In a brief to the U.S. Copyright Office, Apple's attorneys argued that jailbreaking the iPhone violates its copyright under the Digital Millennium Copyright Act.

Apple asked the Copyright Office to reject a request for an exemption, filed by the the Electronic Frontier Foundation. Earlier this year, The EFF filed for the exemption, asking the Copyright Office to "lift the legal cloud hanging over cell phone customers who modify their phones."

Jailbreaking gives iPhone owners the opportunity to use applications other than those available in the iTunes App Store, according of EFF Civil Liberties Director Jennifer Granick. "The DMCA is supposed to protect copyrighted works, not reduce competition and consumer choice. Cell phone users need a clear message from the Copyright Office that modification is protected."

Apple asked the Copyright Office to reject the exemption because jailbreakers have created unauthorized, derivative versions of the iPhone's bootloader and OS. According to its attorneys, "Copies of those infringing works have been stored on Web sites, and infringing reproductions of those works are created each time they are downloaded through Pwnage Tool and loaded onto the iPhone."

Jailbroken phones also make it possible to run pirated copies of applications to run on the iPhone, further infringing on the rights of copyright holders and reducing the incentive to create apps for the phone.

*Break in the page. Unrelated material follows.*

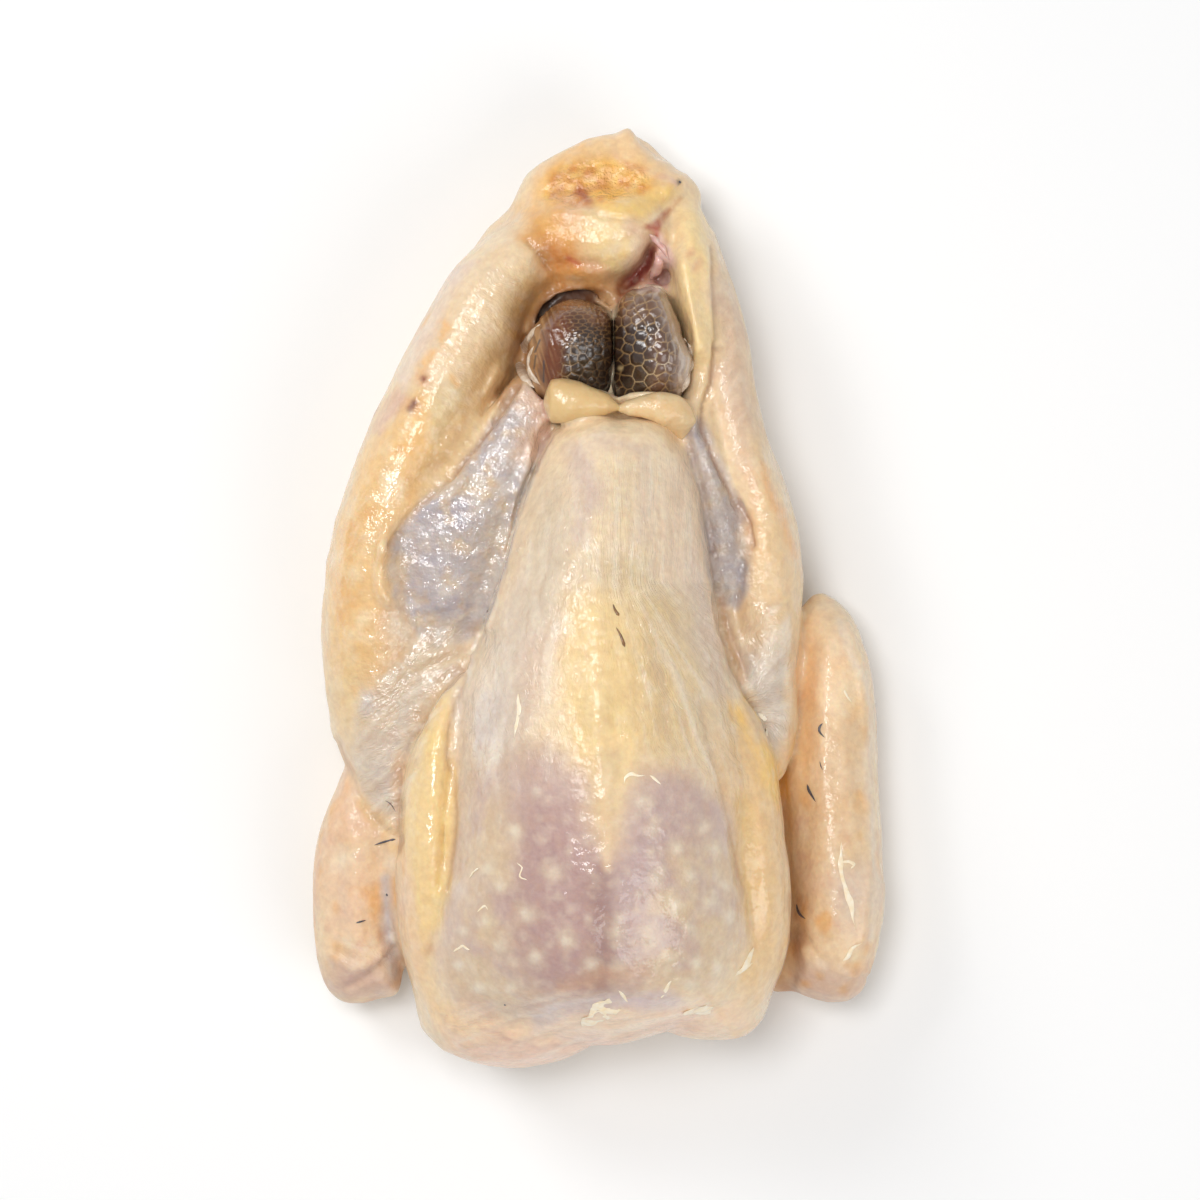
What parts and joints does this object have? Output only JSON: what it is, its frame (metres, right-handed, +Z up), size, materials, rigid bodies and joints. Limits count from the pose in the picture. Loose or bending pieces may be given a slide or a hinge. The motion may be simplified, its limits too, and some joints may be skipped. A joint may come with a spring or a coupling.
{
  "type": "whole raw guinea fowl",
  "caption": "Whole plucked raw guinea fowl lying on its back, wings folded along the body, legs tucked in at the vent and their dark scaly hocks showing.",
  "frame": {"origin": "on the surface the bird lies on, under the middle of its bounding box", "axes": "+Z up, with the breast up; +Y along the bird from its neck end to its tail; +X towards the right of the picture"},
  "size_m": [0.1607, 0.2611, 0.0982],
  "materials": {
    "raw_skin": "moist raw skin over yellow fat and mauve flesh",
    "scaly_skin": "dark brown scaly skin with paler lines between the scales, glossy",
    "quill": "blue-black stubs of feathers left in the skin, satin"
  },
  "bodies": {
    "root": {"carcass": "raw_skin", "hock_left": "scaly_skin", "hock_right": "scaly_skin"}
  },
  "joints": []
}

The EFF believes legalizing jailbreaking would lead to and stimulate open market for iPhone and iPod touch apps.

On the EFF's blog, Fred von Lohmann, the EFF's senior staff attorney asserted Apple is more interested in "shackling iPhone owners to the iTunes App Store," than protecting its copyright.

"It's all about limiting competition and innovation on the iPhone platform," Lohmann wrote. "For example, Apple has refused to approve iPhone apps that compete with Apple's own software, such as Mail, Safari, and iTunes. Apple has also censored ebooks from the App Store. And developers of iPhone VoIP applications have also encountered inexplicable delays in app approval."

Do you thinkjailbreaking should be accepted?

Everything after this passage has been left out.